## [Exercise requirements]
From the entries that follow, reproduce exactly and only the lines from the line with "Write part 3" to the line with "return grip_low +", endpoints included.

## [Available data]
+ + +

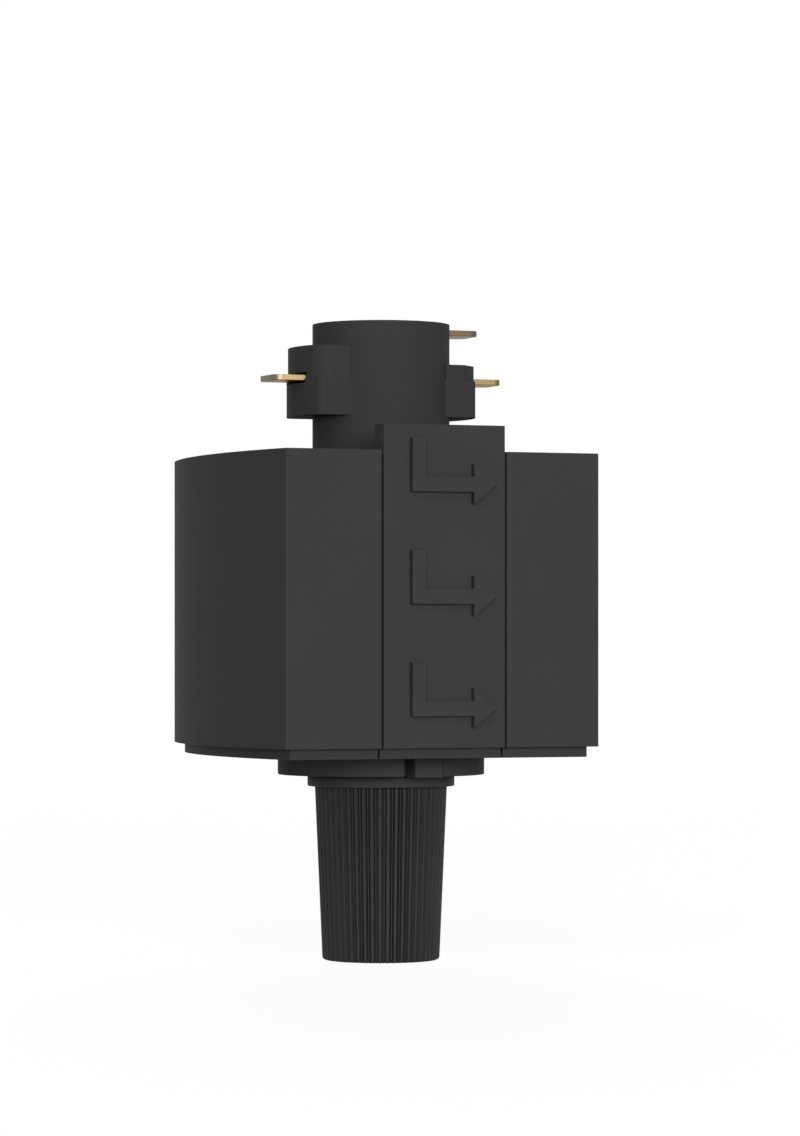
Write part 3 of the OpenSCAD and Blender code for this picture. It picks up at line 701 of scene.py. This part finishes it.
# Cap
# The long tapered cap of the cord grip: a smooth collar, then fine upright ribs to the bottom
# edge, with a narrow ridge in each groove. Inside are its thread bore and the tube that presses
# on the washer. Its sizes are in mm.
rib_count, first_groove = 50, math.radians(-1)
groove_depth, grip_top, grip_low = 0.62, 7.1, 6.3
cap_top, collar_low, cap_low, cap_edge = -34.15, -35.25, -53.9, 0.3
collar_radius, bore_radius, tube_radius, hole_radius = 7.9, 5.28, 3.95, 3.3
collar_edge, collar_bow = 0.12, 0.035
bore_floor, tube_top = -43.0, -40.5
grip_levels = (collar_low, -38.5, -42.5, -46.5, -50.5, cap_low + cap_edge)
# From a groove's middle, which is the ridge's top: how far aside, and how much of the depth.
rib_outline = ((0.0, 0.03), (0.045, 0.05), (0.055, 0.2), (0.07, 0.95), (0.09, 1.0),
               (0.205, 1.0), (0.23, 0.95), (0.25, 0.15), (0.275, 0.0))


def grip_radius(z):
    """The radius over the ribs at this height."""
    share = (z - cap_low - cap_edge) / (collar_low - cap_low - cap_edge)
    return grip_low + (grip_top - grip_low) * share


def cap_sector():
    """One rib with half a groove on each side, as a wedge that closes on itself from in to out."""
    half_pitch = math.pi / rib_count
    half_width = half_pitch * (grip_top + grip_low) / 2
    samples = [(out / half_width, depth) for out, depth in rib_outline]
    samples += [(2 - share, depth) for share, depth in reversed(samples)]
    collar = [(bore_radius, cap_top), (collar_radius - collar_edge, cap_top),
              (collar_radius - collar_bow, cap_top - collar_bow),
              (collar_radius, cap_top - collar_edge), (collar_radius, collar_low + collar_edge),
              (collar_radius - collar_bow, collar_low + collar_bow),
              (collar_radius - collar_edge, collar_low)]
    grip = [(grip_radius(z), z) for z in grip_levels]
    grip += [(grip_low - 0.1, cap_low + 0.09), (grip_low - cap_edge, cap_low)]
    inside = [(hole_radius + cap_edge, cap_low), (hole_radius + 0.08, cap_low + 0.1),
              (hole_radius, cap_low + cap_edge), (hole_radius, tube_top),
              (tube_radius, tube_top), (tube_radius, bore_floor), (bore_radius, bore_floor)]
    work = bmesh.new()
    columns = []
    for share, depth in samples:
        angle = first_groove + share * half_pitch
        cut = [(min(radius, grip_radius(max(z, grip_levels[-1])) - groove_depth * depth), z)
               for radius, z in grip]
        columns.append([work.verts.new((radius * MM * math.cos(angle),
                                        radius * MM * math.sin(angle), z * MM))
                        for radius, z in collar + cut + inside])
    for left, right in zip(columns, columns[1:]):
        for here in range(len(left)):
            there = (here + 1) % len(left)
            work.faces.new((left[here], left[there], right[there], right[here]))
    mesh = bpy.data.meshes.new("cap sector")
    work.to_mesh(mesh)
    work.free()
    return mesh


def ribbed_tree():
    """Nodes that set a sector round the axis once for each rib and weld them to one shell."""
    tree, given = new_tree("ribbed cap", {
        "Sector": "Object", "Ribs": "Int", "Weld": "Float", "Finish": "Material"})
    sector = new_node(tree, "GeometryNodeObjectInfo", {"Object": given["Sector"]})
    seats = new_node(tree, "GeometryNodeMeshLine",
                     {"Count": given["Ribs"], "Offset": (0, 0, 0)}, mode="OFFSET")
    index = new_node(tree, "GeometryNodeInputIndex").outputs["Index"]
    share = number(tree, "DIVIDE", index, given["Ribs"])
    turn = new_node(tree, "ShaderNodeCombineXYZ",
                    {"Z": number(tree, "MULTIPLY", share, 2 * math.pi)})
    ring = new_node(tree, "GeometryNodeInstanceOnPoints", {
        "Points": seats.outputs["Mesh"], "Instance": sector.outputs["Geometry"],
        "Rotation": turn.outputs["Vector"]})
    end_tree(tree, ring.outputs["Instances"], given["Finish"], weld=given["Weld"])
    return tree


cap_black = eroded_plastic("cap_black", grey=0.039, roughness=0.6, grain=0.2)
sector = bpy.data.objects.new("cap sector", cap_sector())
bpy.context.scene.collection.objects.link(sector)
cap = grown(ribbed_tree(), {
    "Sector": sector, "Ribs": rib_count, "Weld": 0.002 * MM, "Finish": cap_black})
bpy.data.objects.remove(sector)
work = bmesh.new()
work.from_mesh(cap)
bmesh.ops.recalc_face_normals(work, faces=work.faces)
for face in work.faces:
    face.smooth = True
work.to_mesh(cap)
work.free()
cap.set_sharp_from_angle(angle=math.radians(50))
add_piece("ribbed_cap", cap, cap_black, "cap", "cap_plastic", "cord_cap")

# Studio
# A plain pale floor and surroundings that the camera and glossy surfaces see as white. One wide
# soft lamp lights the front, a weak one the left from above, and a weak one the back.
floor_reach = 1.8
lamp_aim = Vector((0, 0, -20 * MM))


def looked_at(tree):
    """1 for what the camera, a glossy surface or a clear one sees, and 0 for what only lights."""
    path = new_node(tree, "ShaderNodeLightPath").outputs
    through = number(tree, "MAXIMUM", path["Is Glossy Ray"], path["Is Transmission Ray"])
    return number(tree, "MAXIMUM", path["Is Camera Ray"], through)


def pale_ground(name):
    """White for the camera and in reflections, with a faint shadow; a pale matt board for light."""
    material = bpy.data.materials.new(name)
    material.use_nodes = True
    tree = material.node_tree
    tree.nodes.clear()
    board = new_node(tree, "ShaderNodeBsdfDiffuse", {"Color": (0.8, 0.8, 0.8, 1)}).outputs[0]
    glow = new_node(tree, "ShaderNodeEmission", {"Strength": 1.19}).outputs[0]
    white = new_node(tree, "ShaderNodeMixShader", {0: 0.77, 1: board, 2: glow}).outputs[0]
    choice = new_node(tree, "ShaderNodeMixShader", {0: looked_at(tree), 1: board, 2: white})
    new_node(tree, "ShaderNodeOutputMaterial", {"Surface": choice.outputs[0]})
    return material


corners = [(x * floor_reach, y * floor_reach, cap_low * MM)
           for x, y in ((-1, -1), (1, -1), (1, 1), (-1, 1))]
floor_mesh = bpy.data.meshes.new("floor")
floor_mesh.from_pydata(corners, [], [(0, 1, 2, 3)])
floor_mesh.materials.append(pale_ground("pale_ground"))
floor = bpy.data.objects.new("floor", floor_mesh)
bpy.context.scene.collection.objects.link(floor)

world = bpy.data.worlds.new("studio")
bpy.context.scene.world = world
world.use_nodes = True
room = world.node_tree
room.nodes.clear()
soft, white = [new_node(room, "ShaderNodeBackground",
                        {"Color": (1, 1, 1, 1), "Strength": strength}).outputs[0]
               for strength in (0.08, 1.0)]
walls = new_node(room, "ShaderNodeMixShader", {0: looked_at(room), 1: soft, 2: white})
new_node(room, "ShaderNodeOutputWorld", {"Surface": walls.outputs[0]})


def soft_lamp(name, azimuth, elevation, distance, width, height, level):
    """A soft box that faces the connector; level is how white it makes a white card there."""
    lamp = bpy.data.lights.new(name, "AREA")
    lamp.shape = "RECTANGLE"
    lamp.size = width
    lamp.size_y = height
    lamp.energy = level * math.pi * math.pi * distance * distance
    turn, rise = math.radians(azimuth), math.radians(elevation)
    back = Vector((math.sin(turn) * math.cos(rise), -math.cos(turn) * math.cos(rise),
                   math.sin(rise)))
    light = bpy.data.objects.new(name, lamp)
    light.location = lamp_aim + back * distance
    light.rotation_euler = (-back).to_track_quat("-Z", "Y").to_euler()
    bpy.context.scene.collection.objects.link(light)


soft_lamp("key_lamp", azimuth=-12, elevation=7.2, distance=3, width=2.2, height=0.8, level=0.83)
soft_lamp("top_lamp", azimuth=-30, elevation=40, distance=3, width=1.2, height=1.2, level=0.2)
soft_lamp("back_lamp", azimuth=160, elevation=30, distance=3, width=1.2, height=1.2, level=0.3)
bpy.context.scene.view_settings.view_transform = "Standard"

+ + +

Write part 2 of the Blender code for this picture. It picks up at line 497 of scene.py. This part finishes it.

+ + +

## [The result]
Write part 3 of the OpenSCAD and Blender code for this picture. It picks up at line 701 of scene.py. This part finishes it.
# Cap
# The long tapered cap of the cord grip: a smooth collar, then fine upright ribs to the bottom
# edge, with a narrow ridge in each groove. Inside are its thread bore and the tube that presses
# on the washer. Its sizes are in mm.
rib_count, first_groove = 50, math.radians(-1)
groove_depth, grip_top, grip_low = 0.62, 7.1, 6.3
cap_top, collar_low, cap_low, cap_edge = -34.15, -35.25, -53.9, 0.3
collar_radius, bore_radius, tube_radius, hole_radius = 7.9, 5.28, 3.95, 3.3
collar_edge, collar_bow = 0.12, 0.035
bore_floor, tube_top = -43.0, -40.5
grip_levels = (collar_low, -38.5, -42.5, -46.5, -50.5, cap_low + cap_edge)
# From a groove's middle, which is the ridge's top: how far aside, and how much of the depth.
rib_outline = ((0.0, 0.03), (0.045, 0.05), (0.055, 0.2), (0.07, 0.95), (0.09, 1.0),
               (0.205, 1.0), (0.23, 0.95), (0.25, 0.15), (0.275, 0.0))


def grip_radius(z):
    """The radius over the ribs at this height."""
    share = (z - cap_low - cap_edge) / (collar_low - cap_low - cap_edge)
    return grip_low + (grip_top - grip_low) * share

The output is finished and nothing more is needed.